Attention-SLAM: A Visual Monocular SLAM Learning from Human Gaze
This paper proposes a novel simultaneous localization and mapping (SLAM)
approach, namely Attention-SLAM, which simulates human navigation mode by
combining a visual saliency model (SalNavNet) with traditional monocular visual
SLAM. Most SLAM methods treat all the features extracted from the images as
equal importance during the optimization process. However, the salient feature
points in scenes have more significant influence during the human navigation
process. Therefore, we first propose a visual saliency model called SalVavNet
in which we introduce a correlation module and propose an adaptive Exponential
Moving Average (EMA) module.
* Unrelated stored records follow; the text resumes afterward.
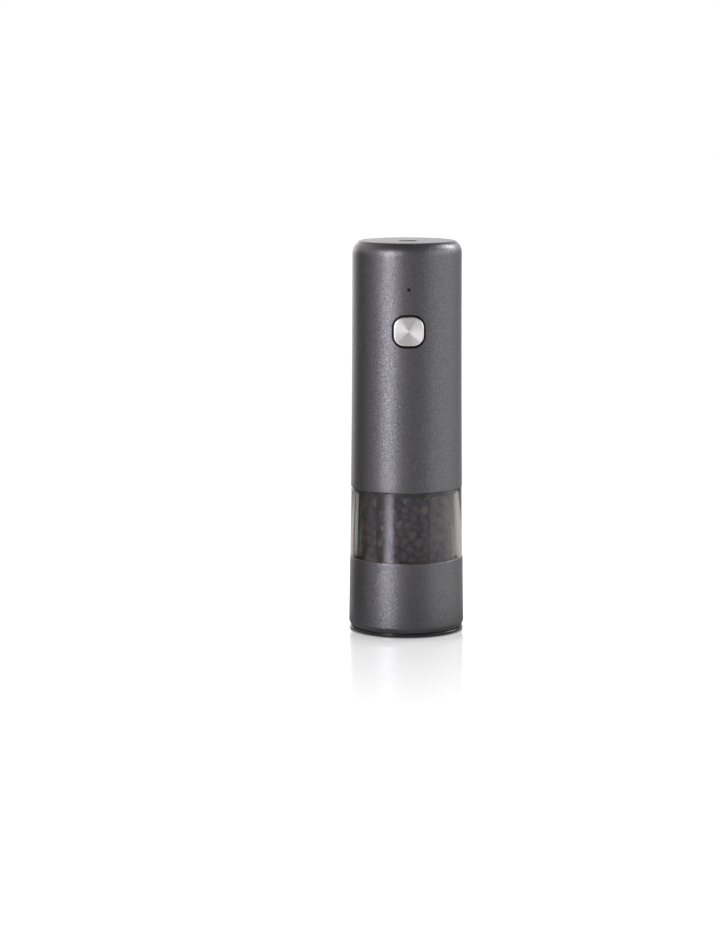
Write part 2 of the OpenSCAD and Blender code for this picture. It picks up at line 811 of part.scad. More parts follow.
module head_floor() {
    color("black") difference() {
        union() {
            rod(chassis_r, lock_top, floor_top);
            rod(plug_r, casing_z, lock_top + eps);
        }
        tube(plug_r - plug_t, hub_r + bush_t + 1.5, casing_z + plug_plate_t, floor_top + 1);
        rod(hub_r + bush_t, casing_z + 0.8, floor_top + 1);
        rod(hub_r + slip_gap, casing_z - 1, floor_top);
        translate([0, 0, floor_top - gearbox_screw_in]) linear_extrude(gearbox_screw_in + 1)
            ear_holes(screw_r);
        rotate_extrude() translate([chamber_bore_r - run_gap - seal_wire_r, seal_z])
            circle(seal_wire_r, $fn = 24);
    }
}

// ---------- base: window, chamber and sleeve ----------

module lock_ring() {
    notch_h = 1.4;
    color("black") difference() {
        tube(lock_r, chamber_r + 0.2, casing_z - lock_ring_drop, lock_top);
        spread(rib_count, rib_start) translate([chamber_r, -1, casing_z - lock_ring_drop - 1])
            cube([lock_ring_t + 1, 2, notch_h + 1]);
    }
}

module window_tube() {
    tube_top = casing_z - 0.2;
    color([0.45, 0.43, 0.42, 0.4]) rotate_extrude() polygon(concat(
        [[window_bore_r, core_top], [core_r, core_top], [core_r, base_h]],
        side_points(base_h, tube_top, window_inset),
        [[window_bore_r, tube_top]]));
}

module pepper_chamber() {
    neck_r = housing_r - 0.3;
    rib_z = base_h + 0.5;
    color([0.8, 0.8, 0.8, 0.3]) {
        rotate_extrude() polygon([
            [housing_bore_r, housing_top], [neck_r, housing_top], [neck_r, funnel_z],
            [chamber_r, base_h], [chamber_r, lock_top - 0.3], [chamber_bore_r, lock_top - 0.3],
            [chamber_bore_r, base_h], [housing_bore_r, funnel_z]]);
        spread(rib_count, rib_start) translate([chamber_r - 0.3, -0.4, rib_z])
            cube([window_bore_r - chamber_r - 0.1 + 0.3 - slip_gap, 0.8, casing_z - lock_ring_drop - rib_z]);
    }
}

module base_sleeve() {
    outer = side_points(sleeve_z + foot_chamfer_h, base_h);
    color("dimgray") rotate_extrude() polygon(concat(
        [[sleeve_bore_r, sleeve_z], [side_r(sleeve_z) - foot_chamfer_w, sleeve_z]],
        outer,
        [[sleeve_bore_r, base_h]]));
}

module base_core() {
    color("black") difference() {
        union() {
            tube(core_r, core_bore_r, lid_t, core_top);
            tube(core_bore_r + eps, inner_tube_r, web_z, web_z + web_t);
            tube(inner_tube_r + inner_tube_t, inner_tube_r, housing_z + flange_t, housing_top - 0.2);
            spread(3) translate([boss_circle_r, 0, 0]) rod(boss_r, housing_z + flange_t, web_z + eps);
        }
        spread(3) translate([boss_circle_r, 0, 0]) rod(screw_r, housing_z, housing_z + grinder_screw_l + 1);
        rod(inner_tube_r, housing_z, housing_top);
    }
}

// ---------- base: grinder ----------

key_w = 2;
key_depth = 0.7;
grinder_screw_l = 7;

module grinder_housing() {
    color("dimgray") difference() {
        union() {
            tube(housing_r, housing_bore_r, housing_z, housing_top);
            tube(housing_r, housing_bore_r - housing_lip_w, housing_z, dial_z);
            tube(flange_r, housing_bore_r, housing_z, housing_z + flange_t);
            rod(shaft_r + 4, hub_z, housing_top);
            spread(3, 30) translate([0, -1.5, hub_z]) cube([housing_bore_r + 0.5, 3, hub_h]);
        }
        spread(3) translate([boss_circle_r, 0, 0]) rod(screw_hole_r, 0, housing_z + flange_t + 1);
        rod(shaft_r + 1.7, hub_z - 1, housing_top + 1);
        spread(3, 90) translate([housing_bore_r - 1, -key_w / 2 - 0.15, carrier_z])
            cube([1 + key_depth + 0.15, key_w + 0.3, hub_z - carrier_z]);
    }
}

module grinder_screws() {
    color("silver") spread(3) translate([boss_circle_r, 0, housing_z]) mirror([0, 0, 1])
        screw(grinder_screw_l, 1);
}

module shaft_bush() {
    color("peru") tube(shaft_r + 1.7, shaft_r + run_gap, hub_z, housing_top);
}

module drive_shaft() {
    color("silver") {
        rod(shaft_r, housing_z + 1.8, casing_z);
        hex_rod(shaft_r, casing_z - eps, shaft_tip_z);
    }
}

module shaft_spring() {
    color("silver") coil(shaft_r + 1.1, 0.4, 4, burr_top, burr_top + spring_h);
}

module burr_nut() {
    color("silver") difference() {
        hex_rod(4.6, housing_z + 2.2, burr_z - 1.2);
        rod(shaft_r, 0, burr_z);
    }
}

module inner_burr() {
    teeth = 12;
    groove_depth = 1;
    groove_skew = 8;
    color("white") difference() {
        union() {
            rod(inner_burr_r, burr_z - 1.2, burr_z + eps);
            translate([0, 0, burr_z]) cylinder(r1 = inner_burr_r, r2 = burr_top_r, h = burr_h);
        }
        rod(shaft_r, 0, burr_top + 1);
        spread(teeth) translate([inner_burr_r - burr_slope - groove_depth, 0, burr_z + 1])
            rotate([groove_skew, -atan(burr_slope), 0]) translate([0, -0.6, 0]) cube([5, 1.2, 2 * burr_h]);
    }
}

module outer_burr() {
    teeth = 18;
    bottom_r = inner_burr_r + fine_gap;
    slope = burr_slope / 2;
    color("white") difference() {
        rod(burr_r, burr_z, burr_top);
        translate([0, 0, burr_z - eps])
            cylinder(r1 = bottom_r, r2 = bottom_r - slope * burr_h, h = burr_h + 2 * eps);
        spread(teeth) translate([bottom_r - 0.4, -0.5, burr_z - 1]) rotate([0, -atan(slope), 0])
            cube([1.2, 1, burr_h + 3]);
    }
}

module burr_carrier() {
    carrier_out_r = housing_bore_r - run_gap;
    color("darkslategray") {
        tube(carrier_out_r, burr_r, carrier_z, burr_top + 0.6);
        tube(carrier_out_r, inner_burr_r + 1.2, carrier_z, burr_z);
        spread(3, 90) translate([carrier_out_r - 0.5, -key_w / 2, carrier_z])
            cube([0.5 + key_depth, key_w, burr_h + carrier_lip_t + 0.6]);
    }
}

module grind_dial() {
    finger_rim_r = housing_bore_r - housing_lip_w - 0.15;
    color("black") difference() {
        union() {
            tube(housing_bore_r - run_gap, inner_burr_r + 0.7, dial_z, carrier_z);
            tube(finger_rim_r, inner_burr_r + 0.7, housing_z - 0.8, dial_z + eps);
        }
        spread(16) translate([inner_burr_r + 0.7, 0, 0]) rod(0.9, 0, dial_z + 1);
    }
}

module aroma_lid() {
    lip_r = core_bore_r - run_gap;
    rim_r = side_r(0) - lid_inset;
    rim_edge = 0.4;
    color("black") {
        rod(rim_r - rim_edge, 0, rim_edge);
        rod(rim_r, rim_edge - eps, lid_t);
        tube(lip_r, lip_r - lid_lip_t, lid_t - eps, lid_t + lid_lip_h);
    }
}

upper_casing();
port_surround();
usb_socket();
charging_board();
charge_light();
button_frame();
power_button();
switch_plunger();
button_spring();
push_switch();
front_light_pipe();
status_led();
control_board();
battery_cell();
chassis_front();
chassis_rear();
chassis_screws();
motor_end_cap();
motor_can();
motor_screws();
motor_leads();
cell_leads();
charge_leads();
motor_shaft();
motor_pinion();
motor_plate();
ring_gear();
gearbox_screws();
planet_1a();
planet_1b();
planet_1c();
carrier_1();
planet_2a();
planet_2b();
planet_2c();
carrier_2();
output_bush();
head_floor();
seal_ring();
lock_ring();
window_tube();
pepper_chamber();
base_sleeve();
base_core();
grinder_housing();
grinder_screws();
shaft_bush();
drive_shaft();
shaft_spring();
inner_burr();
burr_nut();
outer_burr();
burr_carrier();
grind_dial();
aroma_lid();
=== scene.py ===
import json
import math

import bmesh
import bpy
import numpy as np
from mathutils import Matrix, Vector, noise


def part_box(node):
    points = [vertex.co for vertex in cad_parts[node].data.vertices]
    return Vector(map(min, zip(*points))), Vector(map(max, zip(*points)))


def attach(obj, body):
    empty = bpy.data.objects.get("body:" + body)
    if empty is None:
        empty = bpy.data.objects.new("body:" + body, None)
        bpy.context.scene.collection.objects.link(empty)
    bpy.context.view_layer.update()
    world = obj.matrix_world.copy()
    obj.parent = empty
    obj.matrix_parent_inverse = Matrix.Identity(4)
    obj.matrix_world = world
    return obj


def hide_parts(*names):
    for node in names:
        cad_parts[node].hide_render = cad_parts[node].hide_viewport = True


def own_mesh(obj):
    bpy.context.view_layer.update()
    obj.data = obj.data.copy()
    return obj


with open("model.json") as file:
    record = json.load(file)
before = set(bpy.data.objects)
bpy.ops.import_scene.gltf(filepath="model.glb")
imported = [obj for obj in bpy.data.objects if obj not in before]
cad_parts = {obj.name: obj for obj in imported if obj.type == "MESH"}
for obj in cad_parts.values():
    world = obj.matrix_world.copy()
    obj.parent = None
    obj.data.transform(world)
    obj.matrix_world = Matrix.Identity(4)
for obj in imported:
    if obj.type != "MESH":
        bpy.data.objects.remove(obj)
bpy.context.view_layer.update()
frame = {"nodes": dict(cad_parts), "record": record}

# A rechargeable pepper mill. Profiles are written in millimetres, as in the part's source, and
# become metres when a mesh is made. The front, with the button, faces -Y.
MM = 0.001


def box_mm(node):
    low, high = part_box(node)
    return [v / MM for v in low], [v / MM for v in high]


# ---------- sizes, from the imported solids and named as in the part's source ----------

casing_low, casing_high = box_mm("upper_casing")
sleeve_low, sleeve_high = box_mm("base_sleeve")
window_low, window_high = box_mm("window_tube")
chamber_low, chamber_high = box_mm("pepper_chamber")
ring_low, ring_high = box_mm("lock_ring")
button_low, button_high = box_mm("power_button")
surround_low, surround_high = box_mm("port_surround")
socket_low, socket_high = box_mm("usb_socket")
pipe_low, pipe_high = box_mm("front_light_pipe")
charge_low, charge_high = box_mm("charge_light")
lid_high = box_mm("aroma_lid")[1]
floor_high = box_mm("head_floor")[1]
frame_high = box_mm("button_frame")[1]
housing_high = box_mm("grinder_housing")[1]

MILL_H, CASING_Z = casing_high[2], casing_low[2]
SLEEVE_Z, BASE_H = sleeve_low[2], sleeve_high[2]
METAL_T = 1.2
TOP_EDGE_R, TOP_EDGE_DROP = 4.35, 6.5
FOOT_CHAMFER_H, FOOT_CHAMFER_W = 2.2, 0.9
RUN_GAP, SLIP_GAP = 0.08, 0.3


def widening(z):
    return ((MILL_H - z) / MILL_H) ** 2


FLARE = (sleeve_high[0] - casing_high[0]) / (
    widening(SLEEVE_Z + FOOT_CHAMFER_H) - widening(CASING_Z))
TOP_R = casing_high[0] - FLARE * widening(CASING_Z)


def side_r(z):
    """Radius of the outer surface, which widens gently towards the table."""
    return TOP_R + FLARE * widening(z)


CASING_BORE_R = TOP_R - METAL_T
SLEEVE_BORE_R = side_r(BASE_H) - METAL_T
WINDOW_INSET, WINDOW_T = 0.12, 1.7
WINDOW_BORE_R = side_r(CASING_Z) - WINDOW_INSET - WINDOW_T
SPIGOT_R = SLEEVE_BORE_R - SLIP_GAP
LOCK_R, LOCK_RING_T, LOCK_RING_GAP = ring_high[0], 1.0, 0.2
CHAMBER_R = LOCK_R - LOCK_RING_T - LOCK_RING_GAP
CHAMBER_T = 0.8
CHAMBER_BORE_R = CHAMBER_R - CHAMBER_T
CHASSIS_R = floor_high[0]
BOSS_R, SCREW_HEAD_R, SCREW_HEAD_GAP, HOUSING_T = 2.4, 2.2, 0.6, 1.9
HOUSING_R = housing_high[0] - BOSS_R - SCREW_HEAD_R - SCREW_HEAD_GAP
HOUSING_BORE_R = HOUSING_R - HOUSING_T
NECK_H = 2
HOUSING_TOP = housing_high[2]
FUNNEL_Z = HOUSING_TOP + NECK_H
BUTTON_Z = (button_low[2] + button_high[2]) / 2
BUTTON_W = button_high[0] - button_low[0]
BUTTON_H = button_high[2] - button_low[2]
BUTTON_CORNER = 5.6
FRAME_GAP, FRAME_W = 0.22, 0.75
LIGHT_Z = (pipe_low[2] + pipe_high[2]) / 2
LIGHT_COLLAR = 1
LIGHT_R = pipe_high[0] - LIGHT_COLLAR
PORT_Y = (surround_low[1] + surround_high[1]) / 2
PORT_W, PORT_D, SLOT_CHAMFER = 9.2, 4.8, 0.8
CHARGE_X = (charge_low[0] + charge_high[0]) / 2
CHARGE_R = 0.5
RIB_COUNT, RIB_TURN = 6, -6
LOCK_TOP, FLOOR_TOP = ring_high[2], floor_high[2]

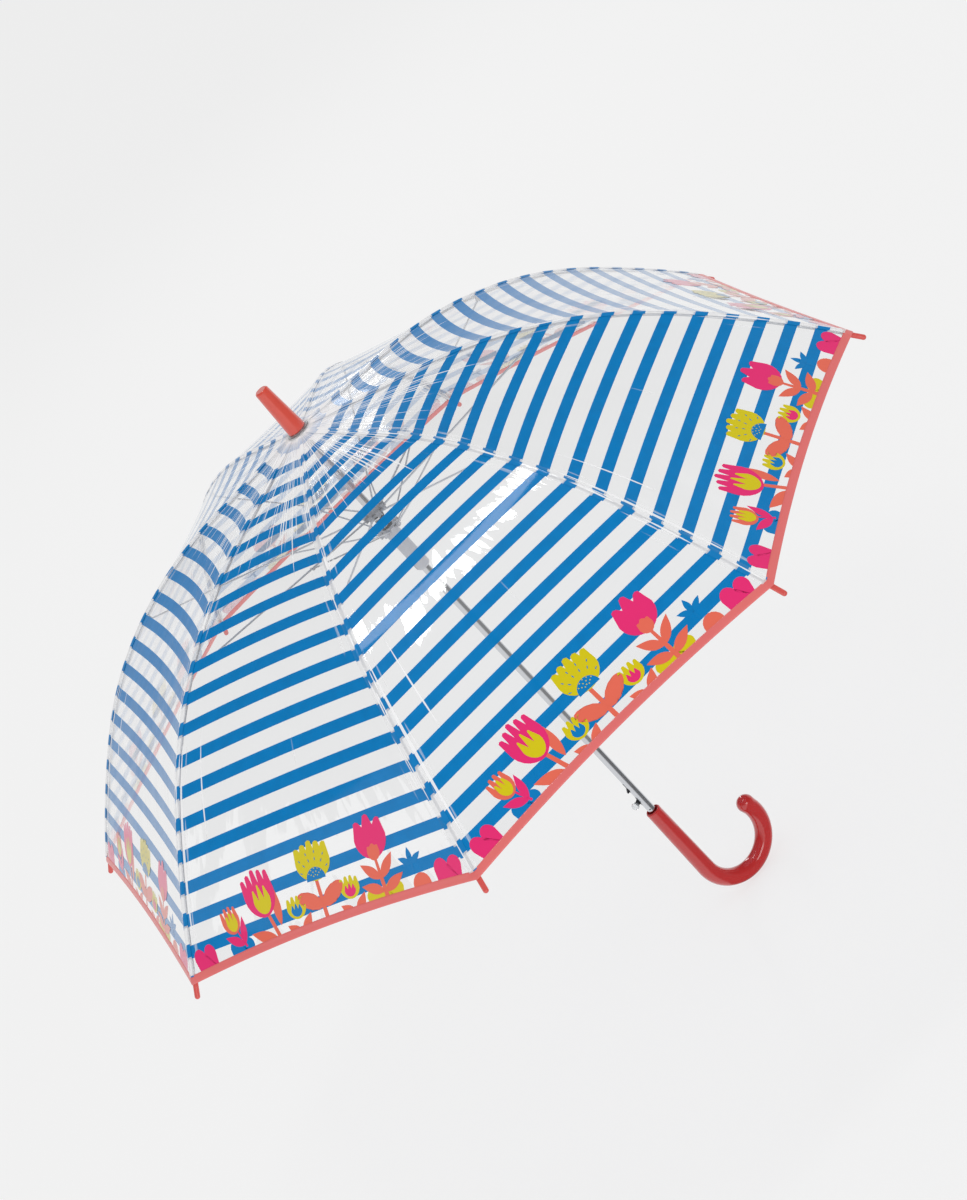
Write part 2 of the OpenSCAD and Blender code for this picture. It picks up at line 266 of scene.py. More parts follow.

These modules mitigate the center bias to enable
the saliency maps generated by SalNavNet to pay more attention to the same
salient object. Moreover, the saliency maps simulate the human behavior for the
refinement of SLAM results. The feature points extracted from the salient
regions have greater importance in optimization process. We add semantic
saliency information to the Euroc dataset to generate an open-source saliency
SLAM dataset. Comprehensive test results prove that Attention-SLAM outperforms
benchmarks such as Direct Sparse Odometry (DSO), ORB-SLAM, and Salient DSO in
terms of efficiency, accuracy, and robustness in most test cases.